Death is, for many, an uncomfortable subject. Yet, the simple fact is that a deceased individual’s estate, comprising their possessions, property and other assets that remain after outstanding debts are paid, must be distributed. This is accomplished in one of two ways. If an individual dies intestate—without a will—their estate is distributed according to intestacy laws. With a valid last will and testament, assets are distributed according to the individual’s wishes.

What is a last will and testament?

A last will and testament, often simply referred to as a will, is a legal document that instructs how the assets and property of a deceased individual—the testator—are distributed, to whom and in what amounts, after death. A will may also name the testator’s preferred guardian of their surviving minor children.

Why do I need a will?

Should you die intestate, your estate will be distributed in accordance with Ontario’s Succession Law Reform Act. The Act sets out a specific sequence of asset distribution among spouses, children, parents, and other descendants. This can be problematic. For example, if a married individual with a financially independent child died without a valid will, and had wished their entire estate—worth, in this case, less than $200,000—be inherited by their offspring, the deceased’s assets would still be given to their spouse.

Similarly, were a childless, unmarried individual with living parents and siblings to die intestate, and had wished their estate be inherited by their brothers or sisters, the Succession Law Reform Act makes clear that the deceased’s parents would nonetheless inherit. The further down the line of decedents, the more complex the rules of asset distribution become, often requiring legal assistance to clarify.
In short, a last will and testament puts the power of choice into the hands of the testator, determining not only who inherits assets, but how said assets are divided. A valid will also permits a portion or the entirety of an estate to be distributed outside the testator’s blood relatives—for example, to friends or charitable organizations.

Can I write my own will?

Yes. An entirely handwritten will—known as a holograph will, signed and dated by the testator—is a valid document, exempt from the statutory requirement of being witnessed and signed by two non-beneficiaries. However, holograph wills must meet certain criteria, being written wholly in the handwriting of the testator, bearing the testator’s signature, and expressing clearly their intention to direct their estate’s distribution.
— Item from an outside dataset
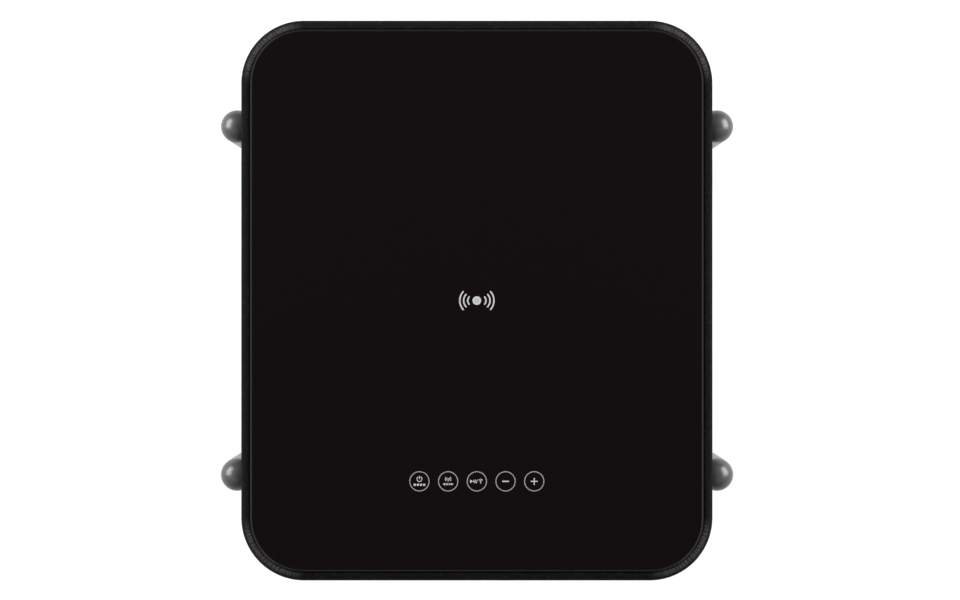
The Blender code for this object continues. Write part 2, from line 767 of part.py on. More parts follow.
SMALL_BASKET_LINE = [(0.043, -0.001), (0.0365, -0.001), (0.025, -0.020), (0.014, -0.020)]
SMALL_CONE = [
    (0, -0.0043),
    (0.006, -0.0053),
    (0.0125, -0.0091),
    (0.0262, -0.0006),
    (0.0280, -0.0006),
    (0.0280, -0.0012),
    (0.0260, -0.0012),
    (0.0126, -0.0098),
    (0.0126, -0.0253),
    (0.0118, -0.0253),
    (0.0118, -0.0096),
    (0.006, -0.0061),
    (0, -0.0051),
]
SMALL_MOTOR = [
    (0, -0.0212),
    (0.0112, -0.0212),
    (0.0112, -0.033),
    (0.0134, -0.033),
    (0.0134, -0.0212),
    (0.022, -0.0212),
    (0.022, -0.038),
    (0, -0.038),
]
SMALL_BASKET_THICKNESS = 0.0014
SMALL_ROLL_CENTRE = 0.031
SMALL_ROLL_RADIUS = 0.003
SMALL_ROLL_HEIGHT = 0.0003
SMALL_ROLL_LIP = 0.0025
SMALL_SURROUND_THICKNESS = 0.0006


def make_side_driver(side):
    """A small full-range driver behind the wall, facing out through the cloth."""
    sign = SIDES[side]
    axis = axis_empty(
        side + "_driver_axis", (sign * WALL_FACE_X, 0, SIDE_DRIVER_Z), (0, sign * math.pi / 2, 0)
    )
    here = {"parent": axis, "steps": 20}
    basket = offset_line(SMALL_BASKET_LINE, SMALL_BASKET_THICKNESS)
    turned(side + "_driver_basket", basket, "black_steel", **here)
    roll = roll_line(SMALL_ROLL_CENTRE, SMALL_ROLL_RADIUS, SMALL_ROLL_HEIGHT, SMALL_ROLL_LIP, 5)
    turned(side + "_driver_surround", offset_line(roll, SMALL_SURROUND_THICKNESS), "rubber", **here)
    turned(side + "_driver_cone", SMALL_CONE, "paper_cone", **here)
    turned(side + "_driver_motor", SMALL_MOTOR, "steel", **here)


def make_port():
    bottom = UNDER_BASE - PORT_LIP_THICKNESS
    top = BODY_BOTTOM + PORT_LENGTH
    outer = PORT_BORE + PORT_WALL
    lip = PORT_BORE + PORT_FLARE + PORT_LIP
    profile = [(outer, top), (outer, UNDER_BASE), (lip, UNDER_BASE), (lip, bottom)]
    profile += arc(PORT_BORE + PORT_FLARE, bottom + PORT_FLARE, PORT_FLARE, 270, 180, 4)
    profile += [(PORT_BORE, top)]
    turned("port_tube", profile, "plastic", location=(0, PORT_Y, 0))


# ---------------------------------------------------------------- rear panel and electronics

def on_panel(x):
    """Where a piece with its own +Z pointing out of the back sits on the panel's face."""
    return {"location": (x, PANEL_FACE_Y, PANEL_Z), "rotation": (-math.pi / 2, 0, 0)}


def make_rear_panel():
    outline = rounded_rectangle(PANEL_WIDTH, PANEL_HEIGHT, PANEL_RADIUS, steps=4)
    holes = [
        rounded_rectangle(*ROCKER_OPENING, ROCKER_OPENING_CORNER, ROCKER_X, 0, steps=1),
        circle(DC_OPENING, DC_X, 0, steps=SMALL_STEPS),
        circle(AUX_OPENING, AUX_X, 0, steps=SMALL_STEPS),
        rounded_rectangle(*USB_OPENING, USB_OPENING_CORNER, USB_X, 0, steps=3),
    ]
    panel = slab("rear_panel", [outline, *holes], -PANEL_THICKNESS, 0, "plastic", **on_panel(0))
    boss_back = BOARD_FACE_Y - PANEL_FACE_Y + GAP
    for number, (sx, sy) in enumerate(CORNERS.values()):
        boss = slab(
            f"panel_boss_{number}",
            [circle(BOSS_RADIUS, sx * BOSS_X, sy * BOSS_Z, steps=10)],
            boss_back,
            -PANEL_THICKNESS / 2,
            None,
            **on_panel(0),
        )
        join(panel, boss)


SOCKET_RIM = 0.0009
SOCKET_BORE_END = -0.0095
DC_BORE = 0.0032
DC_PIN = 0.001
DC_PIN_END = -0.001
DC_RIM_RADIUS = 0.0054
DC_NECK = 0.004
DC_BODY = 0.006
AUX_BORE = 0.00178
AUX_RIM_RADIUS = 0.0042
AUX_NECK = 0.003
AUX_BODY = 0.005
USB_SHELL = (0.0095, 0.0037, 0.0018)
USB_MOUTH = (0.0084, 0.0026, 0.0012)
USB_TONGUE = (0.0067, 0.0007, 0.0002)
USB_PROUD = 0.0002
USB_MOUTH_END = -0.006


def make_sockets():
    behind = -PANEL_THICKNESS - GAP
    back = BOARD_FACE_Y - PANEL_FACE_Y + GAP
    rim = GAP + SOCKET_RIM
    end = SOCKET_BORE_END
    jack = [(0, DC_PIN_END), (DC_PIN, DC_PIN_END), (DC_PIN, end), (DC_BORE, end), (DC_BORE, rim)]
    jack += [(DC_RIM_RADIUS, rim), (DC_RIM_RADIUS, GAP), (DC_NECK, GAP), (DC_NECK, behind)]
    jack += [(DC_BODY, behind), (DC_BODY, back), (0, back)]
    turned("dc_jack", jack, "plastic", SMALL_STEPS, **on_panel(DC_X))
    aux = [(0, end), (AUX_BORE, end), (AUX_BORE, rim), (AUX_RIM_RADIUS, rim), (AUX_RIM_RADIUS, GAP)]
    aux += [(AUX_NECK, GAP), (AUX_NECK, behind), (AUX_BODY, behind), (AUX_BODY, back), (0, back)]
    turned("aux_jack", aux, "plastic", SMALL_STEPS, **on_panel(AUX_X))
    shell = rounded_rectangle(*USB_SHELL, steps=3)
    usb = slab("usb_port", [shell], back, USB_PROUD, "steel", **on_panel(USB_X))
    mouth = rounded_rectangle(*USB_MOUTH, steps=3)
    tongue = rounded_rectangle(*USB_TONGUE, steps=1)
    socket = slab("usb_mouth", [mouth, tongue], USB_MOUTH_END, SOCKET_RIM, None, **on_panel(USB_X))
    cut(usb, socket)


ROCKER_PIVOT = -0.006
ROCKER_WIDTH = 0.0118
ROCKER_WELL = (0.0126, 0.0214, 0.0005)
BEZEL_FLANGE = (0.0184, 0.0274, 0.0015)
BEZEL_SLEEVE = (0.0150, 0.0240, 0.0008)
BEZEL_FACE = 0.0013
BEZEL_BACK = -0.0145
AXLE_HOLE_RADIUS = 0.0015
PADDLE = [
    (0.0001, -0.0093),
    (0.0062, -0.0093),
    (0.0046, 0),
    (0.0062, 0.0093),
    (0.0001, 0.0093),
    (-0.004, 0.002),
    (-0.004, -0.002),
]
PIN_RADIUS = 0.0012
PIN_HALF = 0.0072


def make_rocker():
    """A rocker in a bezel. Its upper end is pressed in at rest."""
    flange = slab(
        "rocker_frame",
        [rounded_rectangle(*BEZEL_FLANGE, steps=3), rounded_rectangle(*ROCKER_WELL, steps=1)],
        GAP,
        BEZEL_FACE,
        "plastic",
        **on_panel(ROCKER_X),
    )
    sleeve = slab(
        "rocker_sleeve",
        [rounded_rectangle(*BEZEL_SLEEVE, steps=1), rounded_rectangle(*ROCKER_WELL, steps=1)],
        BEZEL_BACK,
        (GAP + BEZEL_FACE) / 2,
        None,
        **on_panel(ROCKER_X),
    )
    axle = {"location": (ROCKER_X, PANEL_FACE_Y + ROCKER_PIVOT, PANEL_Z)}
    reach = BEZEL_FLANGE[0]
    axle_hole = cylinder(
        "axle_hole", AXLE_HOLE_RADIUS, -reach, reach, rotation=(0, math.pi / 2, 0), **axle
    )
    join(flange, sleeve)
    cut(flange, axle_hole)
    pivot = axis_empty("rocker_axis", axle["location"], (ROCKER_TILT, 0, 0))
    half = ROCKER_WIDTH / 2
    rocker = slab(
        "power_rocker",
        [PADDLE],
        -half,
        half,
        "plastic",
        parent=pivot,
        rotation=(math.pi / 2, 0, math.pi / 2),
    )
    pin = cylinder(
        "rocker_pin", PIN_RADIUS, -PIN_HALF, PIN_HALF, parent=pivot, rotation=(0, math.pi / 2, 0)
    )
    join(rocker, pin)


AMP_SIZE = (0.132, 0.082)
AMP_CORNER = 0.003
FIN_COUNT = 7
FIN_PITCH = 0.007
FIN_THICKNESS = 0.002
SINK_BASE = 0.004
SINK_DEPTH = 0.028
SINK_LEFT = -0.058
SINK_HALF_HEIGHT = 0.025
CAPACITOR_RADIUS = 0.009
CAPACITOR_LENGTH = 0.030
CAPACITOR_PLACE = (0.012, 0.020)
CAPACITOR_EDGE = 0.001
RADIO_SIZE = (0.024, 0.016, 0.0008)
RADIO_PLACE = (0.045, 0.022)
RADIO_THICKNESS = 0.0026


def make_electronics():
    outline = rounded_rectangle(*AMP_SIZE, AMP_CORNER, steps=2)
    back = BOARD_FACE_Y - PANEL_FACE_Y
    slab("amp_board", [outline], back - BOARD_THICKNESS, back, "circuit_board", **on_panel(0))
    comb = [(SINK_LEFT, INNER_BOARD_Y)]
    for number in range(FIN_COUNT):
        x = SINK_LEFT + number * FIN_PITCH
        right = x + FIN_THICKNESS
        comb += [(x, INNER_BOARD_Y - SINK_DEPTH), (right, INNER_BOARD_Y - SINK_DEPTH)]
        if number < FIN_COUNT - 1:
            root = INNER_BOARD_Y - SINK_BASE
            comb += [(right, root), (x + FIN_PITCH, root)]
    comb.append((right, INNER_BOARD_Y))
    slab("heat_sink", [comb], PANEL_Z - SINK_HALF_HEIGHT, PANEL_Z + SINK_HALF_HEIGHT, "aluminium")
    x, above = CAPACITOR_PLACE
    capacitor = cylinder(
        "bulk_capacitor",
        CAPACITOR_RADIUS,
        0,
        CAPACITOR_LENGTH,
        "aluminium",
        location=(x, INNER_BOARD_Y, PANEL_Z + above),
        rotation=(math.pi / 2, 0, 0),
    )
    round_edges(capacitor, CAPACITOR_EDGE)
    x, above = RADIO_PLACE
    radio = rounded_rectangle(*RADIO_SIZE, x, PANEL_Z + above, steps=1)
    back = -INNER_BOARD_Y
    slab("radio_module", [radio], back, back + RADIO_THICKNESS, "steel", rotation=(math.pi / 2, 0, 0))


LEAD_RADIUS = 0.0016
LEAD_LOW = BASE_TOP + 0.006
LEAD_HIGH = TOP_BOARD_BOTTOM - 0.008


WOOFER_ROUTE = [
    (0.030, INNER_BOARD_Y, 0.372),
    (0.030, INNER_BOARD_Y - 0.012, 0.370),
    (0.034, INNER_BOARD_Y - 0.026, 0.350),
    (0.042, INNER_BOARD_Y - 0.040, LEAD_LOW + 0.004),
    (0.056, INNER_BOARD_Y - 0.068, LEAD_LOW),
    (0.058, INNER_BOARD_Y - 0.095, LEAD_LOW + 0.003),
    (0.052, 0.058, 0.338),
    (0.0455, 0.040, 0.3405),
]
TOUCH_ROUTE = [
    (0.052, KEY_ROW_Y, TOUCH_POCKET - 0.0002),
    (0.052, KEY_ROW_Y, TOP_BOARD_BOTTOM),
    (0.054, KEY_ROW_Y + 0.008, LEAD_HIGH),
    (0.062, KEY_ROW_Y + 0.050, LEAD_HIGH - 0.004),
    (0.064, 0.020, LEAD_HIGH - 0.006),
    (0.060, 0.100, LEAD_HIGH - 0.008),
    (0.054, INNER_BOARD_Y - 0.030, 0.458),
    (0.052, INNER_BOARD_Y - 0.012, 0.440),
    (0.052, INNER_BOARD_Y, 0.437),
]


def make_leads():
    tube("woofer_lead", smooth_route(WOOFER_ROUTE, 4), LEAD_RADIUS, "lead_sleeve")
    tube("touch_lead", smooth_route(TOUCH_ROUTE, 4), LEAD_RADIUS, "lead_sleeve")


def smooth_round_pieces():
    for obj in PARTS.objects:
        if obj.type != "MESH" or not obj.data.polygons:
            continue
        obj.data.shade_smooth()
        obj.data.set_sharp_from_angle(angle=math.radians(35))


def make_subwoofer():
    make_glass()
    make_tape()
    make_tray()
    make_touch_and_charging()
    wall, cloth = make_wall_and_cloth()
    make_base()
    make_legs(wall, cloth)
    make_woofer()
    for side in SIDES:
        make_side_driver(side)
    make_port()
    make_rear_panel()
    make_sockets()
    make_rocker()
    make_electronics()
    make_leads()
    smooth_round_pieces()


make_subwoofer()
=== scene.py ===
"""The looks of a side-table subwoofer: glass touch top, pleated cloth wrap, domed round legs,
the down-firing woofer with its port and guard, the side drivers and the rear panel."""

import json
import math

import bmesh
import bpy
import numpy as np
from mathutils import Matrix, Vector


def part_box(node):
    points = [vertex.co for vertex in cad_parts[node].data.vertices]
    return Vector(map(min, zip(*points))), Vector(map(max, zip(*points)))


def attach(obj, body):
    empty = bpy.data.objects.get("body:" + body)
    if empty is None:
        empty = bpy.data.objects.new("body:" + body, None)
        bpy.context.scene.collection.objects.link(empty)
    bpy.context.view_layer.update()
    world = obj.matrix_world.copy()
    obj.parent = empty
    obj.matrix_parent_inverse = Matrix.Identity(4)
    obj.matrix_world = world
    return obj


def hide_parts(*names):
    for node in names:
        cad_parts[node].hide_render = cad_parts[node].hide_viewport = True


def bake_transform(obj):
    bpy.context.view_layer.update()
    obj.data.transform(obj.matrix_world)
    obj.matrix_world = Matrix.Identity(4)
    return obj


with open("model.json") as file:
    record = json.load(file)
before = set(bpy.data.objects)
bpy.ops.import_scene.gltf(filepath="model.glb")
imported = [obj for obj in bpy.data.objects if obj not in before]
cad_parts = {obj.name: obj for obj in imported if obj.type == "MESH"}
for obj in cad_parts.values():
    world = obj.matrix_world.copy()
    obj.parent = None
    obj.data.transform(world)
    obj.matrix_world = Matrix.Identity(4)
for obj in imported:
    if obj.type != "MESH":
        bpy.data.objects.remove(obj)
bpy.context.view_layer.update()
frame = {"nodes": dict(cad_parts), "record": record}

MM = 0.001
NODES = frame["nodes"]

# ---- sizes from the frame

CLOTH_LOW, CLOTH_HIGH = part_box("grille_cloth")
GLASS_LOW, GLASS_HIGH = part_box("glass_top")
TRIM_LOW, TRIM_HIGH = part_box("bottom_trim")
PANEL_LOW, PANEL_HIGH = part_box("rear_panel")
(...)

The relative simplicity of a holograph will belies its possible drawbacks—such as potential difficulty in locating the will if its whereabouts were not communicated, the use of imprecise language that does not make clear the testator’s wishes and intended beneficiaries, poor legibility, or failure to account for an unforeseen surplus of monetary assets to be distributed.

Why should a lawyer prepare my will?

A commonly held belief is that preparing a will is straightforward. For that reason, doing so is often neglected, or done in a manner such that the resultant document fails to withstand contestation or communicate the testator’s intent. A valid, lawyer-drafted last will and testament ensures the necessary formalities are contained therein, proper form is followed, and errors or ambiguity are avoided. Having your will created by a qualified estate lawyer is an investment in the future of your family or other beneficiaries, and provides assurance that your final wishes concerning your estate are fulfilled.